Да. Когда вас везут по Москве, а ваши товарищи - в горящем здании, а вокруг жизнь не нарушенная, не сдвинутая на микрон со своего основания, и вообще не поцарапанная, конечно, желание сражаться исчезает полностью. А вообще – я довольно бездарно провел молодость. Когда все нормальные люди приватизировали газеты, заводы и пароходы, я бегал по баррикадам.
Есть зазор между фильмом «Наши» и движением «Наши»?
Мы беседовали с Сурковым, и он сказал: «Глебыч, подари название». Я говорю: «Бери». Отдал. Мне не надо. Патриотизм вообще может быть только ложный. Подлинный зоологический патриотизм – вслушайтесь в эти слова! Или так: подлинный патриотизм примата… Родина – это место, где удобно. Когда родина постоянно хочет быть тем, за что надо лазить под танки, но не является при этом удобной, она начинает терять свой статус.
Что думаете о Лебеде? Вы его энергично поддерживали.
Он был блистательным дядькой, актером, рассказчиком.
Хасавьюрт?
Лебедь был только персонификацией подписанта. Но нельзя сказать, что он был подставлен. Слава! В свое время он был очень захолустным генералом, и тут на него обрушилась слава, и градус ее был колоссальный. Я помню, как мы стояли в Тирасполе на крыше Исполкома, вокруг еще работали какие-то, то ли молдавские, то ли наши, снайперы, молотили здорово, а внизу стояла толпа баб и толпа баб орала: «Хотим ребенка от Лебедя!». Он вошел во вкус славы.
Общаетесь с Прохановым?
Нет. Но мы очень дружили. Проханов – очаровательный и очень талантливый человек. Но сейчас нам даже не о чем было бы говорить. Помню один чудесный случай. Был путч 91-го года, путч разгромили. Я был в Москве, Проханов мне ночью позвонил и сказал: «Глебыч», далее следовало слово непечатное, синонимическое со словом конец. Выяснилось, что под окнами Проханова для него строят эшафот. Нормальный, средневековый эшафот, из досок, с лесенкой наверх, с колодой. Когда я приехал, Проханов, совершенно белый, у окна смотрел на строительство этого эшафота. Как выяснилось, не забывайте, какой это был месяц, на площади открывался ежегодный осенний овощной базар.
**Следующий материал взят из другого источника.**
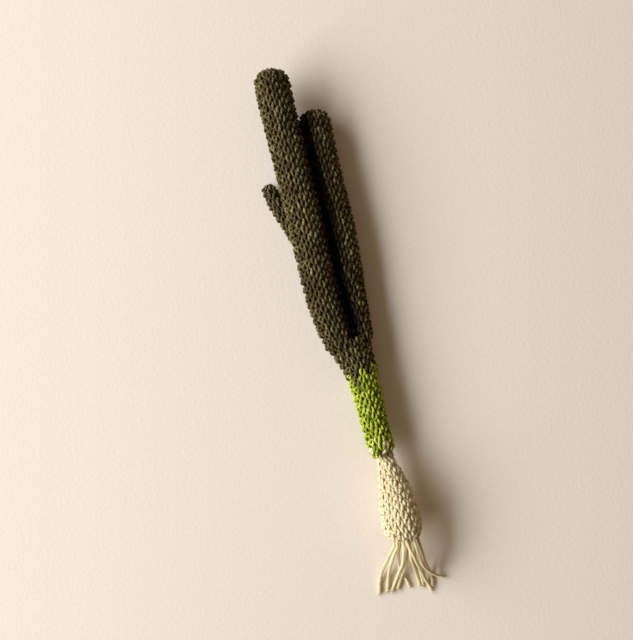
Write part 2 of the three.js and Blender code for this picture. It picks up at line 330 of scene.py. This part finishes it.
# ---- Bulb -------------------------------------------------------------------------------
# The bulb is single crochet in cream cotton, begun with a ring of six stitches at the base
# and worked in one spiral. The same spiral goes on in the band and the sheath.
stitch_width = 4.3 * MM
round_height = 4.25 * MM
first_ring = 6  # stitches in the ring that a closed end begins or finishes with
cotton_radius = 1.15 * MM
cotton_pressed = 0.65  # height of the cotton in the fabric, as a part of its width
acrylic_radius = 0.88 * MM
acrylic_pressed = 0.9
torus_radius = 1.6 * MM  # of the ring that each stitch is shaped from
loop_rings = 12
yarn_sides = 5

# A skin is the outside of a cover, as rows of points round it, for the stitches to lie on.
around = 48  # points in one row
row_step = 1.5 * MM
well_outside = 40 * MM  # the covers are sought from this far out
open_margin = 1.2 * MM  # rows stop this far short of a cover's open end
carried_on = 6 * MM  # a skin goes on this far past an open end, for the stitches there
worked_over = 2.4 * MM  # stitches at a join reach this far past it, into each other
pole_clear = 1.9 * MM  # stitches stay this far from the middle of a closed end
count_slack = 0.6  # stitches by which a round may miss its girth before the count changes
round_skew = 0.6 * MM  # rounds lie a little askew, higher on one side of the tube

# No two stitches made by hand are alike.
smallest, largest = 0.94, 1.07
slant_spread = 0.13  # of a stitch's lean to one side
strays_aside, strays_up, strays_out = 0.20 * MM, 0.22 * MM, 0.12 * MM
shade_spread = 0.13

# Painted shade: the yarn's colour darkens from this depth in the fabric, over this much more
# of it, to this shade.
shaded_from, shaded_over, deepest_shade = 0.9 * MM, 1.4 * MM, 0.8
acrylic_lining_depth, cotton_lining_depth = 1.5 * MM, 1.4 * MM
lining_wall = 0.8 * MM
lining_step = 1.6 * MM
# Painted shade on the lining behind the stitches.
lining_shade = 0.75
stem_random = np.random.default_rng(7)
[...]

Еще одна притча. А Борис Абрамович?
Борис Абрамович тоже очаровательный. Высочайшего интеллекта, ума, распущенности человек. Последние пять-семь лет нам стало, во-первых, катастрофически неинтересно разговаривать, а, во-вторых, когда он мне звонил, я ему говорил: «Боря, блин, мне столько потом отчетов писать по разговору с тобой. Ты мне лучше не звони, пока не нормализуешь свои отношения…»
Вы тщеславны?
Когда человек говорит, что он не тщеславен, ему не надо верить. Когда человек говорит: «Я в свое время переел этого», ему поверить можно. Ощущение объетости славой для меня осталось на всю жизнь.
Вы еще вполне молоды. О будущем думаете?
Мне понятно самурайское ощущение, когда не принято думать о будущем.